▶ [What to produce]
Word for word, restate every line of the material.
════════
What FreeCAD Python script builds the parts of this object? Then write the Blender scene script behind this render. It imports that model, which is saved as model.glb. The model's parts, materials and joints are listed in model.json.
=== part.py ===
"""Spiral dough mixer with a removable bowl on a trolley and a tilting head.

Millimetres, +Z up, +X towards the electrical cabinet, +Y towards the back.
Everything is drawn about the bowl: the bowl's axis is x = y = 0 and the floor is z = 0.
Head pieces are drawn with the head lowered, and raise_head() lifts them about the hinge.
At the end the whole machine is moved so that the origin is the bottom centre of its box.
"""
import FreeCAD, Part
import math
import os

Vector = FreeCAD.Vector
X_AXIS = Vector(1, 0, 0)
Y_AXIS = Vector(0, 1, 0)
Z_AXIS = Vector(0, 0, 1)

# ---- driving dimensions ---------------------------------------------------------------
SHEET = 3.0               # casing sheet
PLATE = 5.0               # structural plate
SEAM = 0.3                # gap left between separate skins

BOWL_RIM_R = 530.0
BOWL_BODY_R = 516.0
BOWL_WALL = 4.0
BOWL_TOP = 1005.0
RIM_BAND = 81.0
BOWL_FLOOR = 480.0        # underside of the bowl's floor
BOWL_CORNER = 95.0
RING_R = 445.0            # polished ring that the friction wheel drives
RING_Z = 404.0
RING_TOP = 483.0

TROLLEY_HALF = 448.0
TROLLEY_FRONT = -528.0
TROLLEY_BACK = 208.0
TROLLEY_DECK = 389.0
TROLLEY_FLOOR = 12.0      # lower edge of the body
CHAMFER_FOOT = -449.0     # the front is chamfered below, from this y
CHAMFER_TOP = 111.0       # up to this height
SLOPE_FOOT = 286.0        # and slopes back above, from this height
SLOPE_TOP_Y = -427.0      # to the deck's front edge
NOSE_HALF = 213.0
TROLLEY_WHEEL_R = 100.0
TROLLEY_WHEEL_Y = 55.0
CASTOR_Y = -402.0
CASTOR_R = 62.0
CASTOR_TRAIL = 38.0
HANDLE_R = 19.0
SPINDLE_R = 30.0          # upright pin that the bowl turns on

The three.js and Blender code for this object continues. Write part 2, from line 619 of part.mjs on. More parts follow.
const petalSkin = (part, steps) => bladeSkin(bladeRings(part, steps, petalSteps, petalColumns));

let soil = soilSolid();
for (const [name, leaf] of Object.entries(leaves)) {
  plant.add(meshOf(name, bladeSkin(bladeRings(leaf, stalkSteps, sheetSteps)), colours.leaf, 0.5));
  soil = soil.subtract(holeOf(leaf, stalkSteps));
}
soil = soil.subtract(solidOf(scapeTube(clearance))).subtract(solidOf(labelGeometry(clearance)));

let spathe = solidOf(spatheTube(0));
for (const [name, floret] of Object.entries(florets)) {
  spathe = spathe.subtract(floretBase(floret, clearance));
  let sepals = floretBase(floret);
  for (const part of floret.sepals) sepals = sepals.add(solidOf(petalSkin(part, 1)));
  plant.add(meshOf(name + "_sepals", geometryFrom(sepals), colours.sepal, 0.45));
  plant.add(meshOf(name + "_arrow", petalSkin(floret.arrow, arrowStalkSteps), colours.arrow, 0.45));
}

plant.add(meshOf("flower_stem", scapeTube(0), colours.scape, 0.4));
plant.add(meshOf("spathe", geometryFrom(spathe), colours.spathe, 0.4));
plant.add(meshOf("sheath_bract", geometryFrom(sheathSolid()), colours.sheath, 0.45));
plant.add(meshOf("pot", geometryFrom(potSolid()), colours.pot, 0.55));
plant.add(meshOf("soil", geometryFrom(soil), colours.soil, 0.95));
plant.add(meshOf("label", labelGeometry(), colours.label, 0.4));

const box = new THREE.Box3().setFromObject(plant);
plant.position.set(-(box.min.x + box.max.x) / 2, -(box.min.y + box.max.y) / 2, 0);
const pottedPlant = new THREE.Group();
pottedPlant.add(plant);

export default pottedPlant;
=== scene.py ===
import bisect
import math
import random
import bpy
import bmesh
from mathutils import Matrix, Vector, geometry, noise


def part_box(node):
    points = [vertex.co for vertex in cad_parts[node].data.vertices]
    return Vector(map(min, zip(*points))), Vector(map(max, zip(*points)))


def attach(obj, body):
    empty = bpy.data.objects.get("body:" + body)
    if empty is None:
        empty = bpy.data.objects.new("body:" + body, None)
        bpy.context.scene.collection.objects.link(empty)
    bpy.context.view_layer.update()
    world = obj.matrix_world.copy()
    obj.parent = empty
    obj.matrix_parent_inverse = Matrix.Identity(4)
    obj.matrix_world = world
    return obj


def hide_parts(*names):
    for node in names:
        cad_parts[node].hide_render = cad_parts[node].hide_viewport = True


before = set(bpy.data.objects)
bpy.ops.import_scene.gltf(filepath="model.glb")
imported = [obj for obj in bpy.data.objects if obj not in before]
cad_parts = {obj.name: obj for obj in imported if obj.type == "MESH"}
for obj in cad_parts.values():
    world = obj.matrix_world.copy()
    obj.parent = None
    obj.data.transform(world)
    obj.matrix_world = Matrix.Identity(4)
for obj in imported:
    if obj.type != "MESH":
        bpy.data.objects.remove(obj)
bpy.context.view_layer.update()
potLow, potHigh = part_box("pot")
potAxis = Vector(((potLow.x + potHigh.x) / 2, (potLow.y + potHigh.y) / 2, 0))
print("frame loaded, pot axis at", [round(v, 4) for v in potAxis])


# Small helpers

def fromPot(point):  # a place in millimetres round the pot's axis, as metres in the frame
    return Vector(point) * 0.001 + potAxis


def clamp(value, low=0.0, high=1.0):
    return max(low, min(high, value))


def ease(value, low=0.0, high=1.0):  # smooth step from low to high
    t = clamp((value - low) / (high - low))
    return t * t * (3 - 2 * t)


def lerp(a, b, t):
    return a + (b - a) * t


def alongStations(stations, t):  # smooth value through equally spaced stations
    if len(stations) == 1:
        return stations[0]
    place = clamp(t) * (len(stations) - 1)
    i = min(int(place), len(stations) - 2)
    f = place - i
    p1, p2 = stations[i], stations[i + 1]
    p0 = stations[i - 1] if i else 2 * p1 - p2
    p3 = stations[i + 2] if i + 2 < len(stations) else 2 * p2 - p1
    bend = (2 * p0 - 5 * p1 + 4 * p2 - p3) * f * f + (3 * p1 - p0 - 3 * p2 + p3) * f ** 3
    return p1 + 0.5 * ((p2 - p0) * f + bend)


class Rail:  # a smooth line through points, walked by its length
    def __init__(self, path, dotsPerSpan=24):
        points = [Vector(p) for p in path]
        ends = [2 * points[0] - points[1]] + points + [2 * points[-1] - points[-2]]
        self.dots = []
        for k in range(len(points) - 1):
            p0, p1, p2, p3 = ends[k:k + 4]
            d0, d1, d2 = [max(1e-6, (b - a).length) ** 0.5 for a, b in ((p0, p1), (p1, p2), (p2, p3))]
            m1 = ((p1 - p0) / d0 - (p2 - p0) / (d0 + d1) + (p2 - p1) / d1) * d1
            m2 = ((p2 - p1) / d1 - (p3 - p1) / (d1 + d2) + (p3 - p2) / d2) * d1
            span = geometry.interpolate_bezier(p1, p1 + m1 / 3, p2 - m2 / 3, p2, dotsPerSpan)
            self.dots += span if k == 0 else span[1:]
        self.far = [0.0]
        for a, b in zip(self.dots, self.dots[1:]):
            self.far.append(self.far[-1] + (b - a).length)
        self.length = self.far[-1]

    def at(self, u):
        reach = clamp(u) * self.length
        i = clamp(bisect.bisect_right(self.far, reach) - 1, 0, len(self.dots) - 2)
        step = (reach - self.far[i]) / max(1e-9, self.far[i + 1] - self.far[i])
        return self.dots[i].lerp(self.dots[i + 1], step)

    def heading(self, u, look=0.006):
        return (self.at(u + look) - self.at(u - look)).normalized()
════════
▶ [Exercise solution]
What FreeCAD Python script builds the parts of this object? Then write the Blender scene script behind this render. It imports that model, which is saved as model.glb. The model's parts, materials and joints are listed in model.json.
=== part.py ===
"""Spiral dough mixer with a removable bowl on a trolley and a tilting head.

Millimetres, +Z up, +X towards the electrical cabinet, +Y towards the back.
Everything is drawn about the bowl: the bowl's axis is x = y = 0 and the floor is z = 0.
Head pieces are drawn with the head lowered, and raise_head() lifts them about the hinge.
At the end the whole machine is moved so that the origin is the bottom centre of its box.
"""
import FreeCAD, Part
import math
import os

Vector = FreeCAD.Vector
X_AXIS = Vector(1, 0, 0)
Y_AXIS = Vector(0, 1, 0)
Z_AXIS = Vector(0, 0, 1)

# ---- driving dimensions ---------------------------------------------------------------
SHEET = 3.0               # casing sheet
PLATE = 5.0               # structural plate
SEAM = 0.3                # gap left between separate skins

BOWL_RIM_R = 530.0
BOWL_BODY_R = 516.0
BOWL_WALL = 4.0
BOWL_TOP = 1005.0
RIM_BAND = 81.0
BOWL_FLOOR = 480.0        # underside of the bowl's floor
BOWL_CORNER = 95.0
RING_R = 445.0            # polished ring that the friction wheel drives
RING_Z = 404.0
RING_TOP = 483.0

TROLLEY_HALF = 448.0
TROLLEY_FRONT = -528.0
TROLLEY_BACK = 208.0
TROLLEY_DECK = 389.0
TROLLEY_FLOOR = 12.0      # lower edge of the body
CHAMFER_FOOT = -449.0     # the front is chamfered below, from this y
CHAMFER_TOP = 111.0       # up to this height
SLOPE_FOOT = 286.0        # and slopes back above, from this height
SLOPE_TOP_Y = -427.0      # to the deck's front edge
NOSE_HALF = 213.0
TROLLEY_WHEEL_R = 100.0
TROLLEY_WHEEL_Y = 55.0
CASTOR_Y = -402.0
CASTOR_R = 62.0
CASTOR_TRAIL = 38.0
HANDLE_R = 19.0
SPINDLE_R = 30.0          # upright pin that the bowl turns on

The three.js and Blender code for this object continues. Write part 2, from line 619 of part.mjs on. More parts follow.
const petalSkin = (part, steps) => bladeSkin(bladeRings(part, steps, petalSteps, petalColumns));

let soil = soilSolid();
for (const [name, leaf] of Object.entries(leaves)) {
  plant.add(meshOf(name, bladeSkin(bladeRings(leaf, stalkSteps, sheetSteps)), colours.leaf, 0.5));
  soil = soil.subtract(holeOf(leaf, stalkSteps));
}
soil = soil.subtract(solidOf(scapeTube(clearance))).subtract(solidOf(labelGeometry(clearance)));

let spathe = solidOf(spatheTube(0));
for (const [name, floret] of Object.entries(florets)) {
  spathe = spathe.subtract(floretBase(floret, clearance));
  let sepals = floretBase(floret);
  for (const part of floret.sepals) sepals = sepals.add(solidOf(petalSkin(part, 1)));
  plant.add(meshOf(name + "_sepals", geometryFrom(sepals), colours.sepal, 0.45));
  plant.add(meshOf(name + "_arrow", petalSkin(floret.arrow, arrowStalkSteps), colours.arrow, 0.45));
}

plant.add(meshOf("flower_stem", scapeTube(0), colours.scape, 0.4));
plant.add(meshOf("spathe", geometryFrom(spathe), colours.spathe, 0.4));
plant.add(meshOf("sheath_bract", geometryFrom(sheathSolid()), colours.sheath, 0.45));
plant.add(meshOf("pot", geometryFrom(potSolid()), colours.pot, 0.55));
plant.add(meshOf("soil", geometryFrom(soil), colours.soil, 0.95));
plant.add(meshOf("label", labelGeometry(), colours.label, 0.4));

const box = new THREE.Box3().setFromObject(plant);
plant.position.set(-(box.min.x + box.max.x) / 2, -(box.min.y + box.max.y) / 2, 0);
const pottedPlant = new THREE.Group();
pottedPlant.add(plant);

export default pottedPlant;
=== scene.py ===
import bisect
import math
import random
import bpy
import bmesh
from mathutils import Matrix, Vector, geometry, noise


def part_box(node):
    points = [vertex.co for vertex in cad_parts[node].data.vertices]
    return Vector(map(min, zip(*points))), Vector(map(max, zip(*points)))


def attach(obj, body):
    empty = bpy.data.objects.get("body:" + body)
    if empty is None:
        empty = bpy.data.objects.new("body:" + body, None)
        bpy.context.scene.collection.objects.link(empty)
    bpy.context.view_layer.update()
    world = obj.matrix_world.copy()
    obj.parent = empty
    obj.matrix_parent_inverse = Matrix.Identity(4)
    obj.matrix_world = world
    return obj


def hide_parts(*names):
    for node in names:
        cad_parts[node].hide_render = cad_parts[node].hide_viewport = True


before = set(bpy.data.objects)
bpy.ops.import_scene.gltf(filepath="model.glb")
imported = [obj for obj in bpy.data.objects if obj not in before]
cad_parts = {obj.name: obj for obj in imported if obj.type == "MESH"}
for obj in cad_parts.values():
    world = obj.matrix_world.copy()
    obj.parent = None
    obj.data.transform(world)
    obj.matrix_world = Matrix.Identity(4)
for obj in imported:
    if obj.type != "MESH":
        bpy.data.objects.remove(obj)
bpy.context.view_layer.update()
potLow, potHigh = part_box("pot")
potAxis = Vector(((potLow.x + potHigh.x) / 2, (potLow.y + potHigh.y) / 2, 0))
print("frame loaded, pot axis at", [round(v, 4) for v in potAxis])


# Small helpers

def fromPot(point):  # a place in millimetres round the pot's axis, as metres in the frame
    return Vector(point) * 0.001 + potAxis


def clamp(value, low=0.0, high=1.0):
    return max(low, min(high, value))


def ease(value, low=0.0, high=1.0):  # smooth step from low to high
    t = clamp((value - low) / (high - low))
    return t * t * (3 - 2 * t)


def lerp(a, b, t):
    return a + (b - a) * t


def alongStations(stations, t):  # smooth value through equally spaced stations
    if len(stations) == 1:
        return stations[0]
    place = clamp(t) * (len(stations) - 1)
    i = min(int(place), len(stations) - 2)
    f = place - i
    p1, p2 = stations[i], stations[i + 1]
    p0 = stations[i - 1] if i else 2 * p1 - p2
    p3 = stations[i + 2] if i + 2 < len(stations) else 2 * p2 - p1
    bend = (2 * p0 - 5 * p1 + 4 * p2 - p3) * f * f + (3 * p1 - p0 - 3 * p2 + p3) * f ** 3
    return p1 + 0.5 * ((p2 - p0) * f + bend)


class Rail:  # a smooth line through points, walked by its length
    def __init__(self, path, dotsPerSpan=24):
        points = [Vector(p) for p in path]
        ends = [2 * points[0] - points[1]] + points + [2 * points[-1] - points[-2]]
        self.dots = []
        for k in range(len(points) - 1):
            p0, p1, p2, p3 = ends[k:k + 4]
            d0, d1, d2 = [max(1e-6, (b - a).length) ** 0.5 for a, b in ((p0, p1), (p1, p2), (p2, p3))]
            m1 = ((p1 - p0) / d0 - (p2 - p0) / (d0 + d1) + (p2 - p1) / d1) * d1
            m2 = ((p2 - p1) / d1 - (p3 - p1) / (d1 + d2) + (p3 - p2) / d2) * d1
            span = geometry.interpolate_bezier(p1, p1 + m1 / 3, p2 - m2 / 3, p2, dotsPerSpan)
            self.dots += span if k == 0 else span[1:]
        self.far = [0.0]
        for a, b in zip(self.dots, self.dots[1:]):
            self.far.append(self.far[-1] + (b - a).length)
        self.length = self.far[-1]

    def at(self, u):
        reach = clamp(u) * self.length
        i = clamp(bisect.bisect_right(self.far, reach) - 1, 0, len(self.dots) - 2)
        step = (reach - self.far[i]) / max(1e-9, self.far[i + 1] - self.far[i])
        return self.dots[i].lerp(self.dots[i + 1], step)

    def heading(self, u, look=0.006):
        return (self.at(u + look) - self.at(u - look)).normalized()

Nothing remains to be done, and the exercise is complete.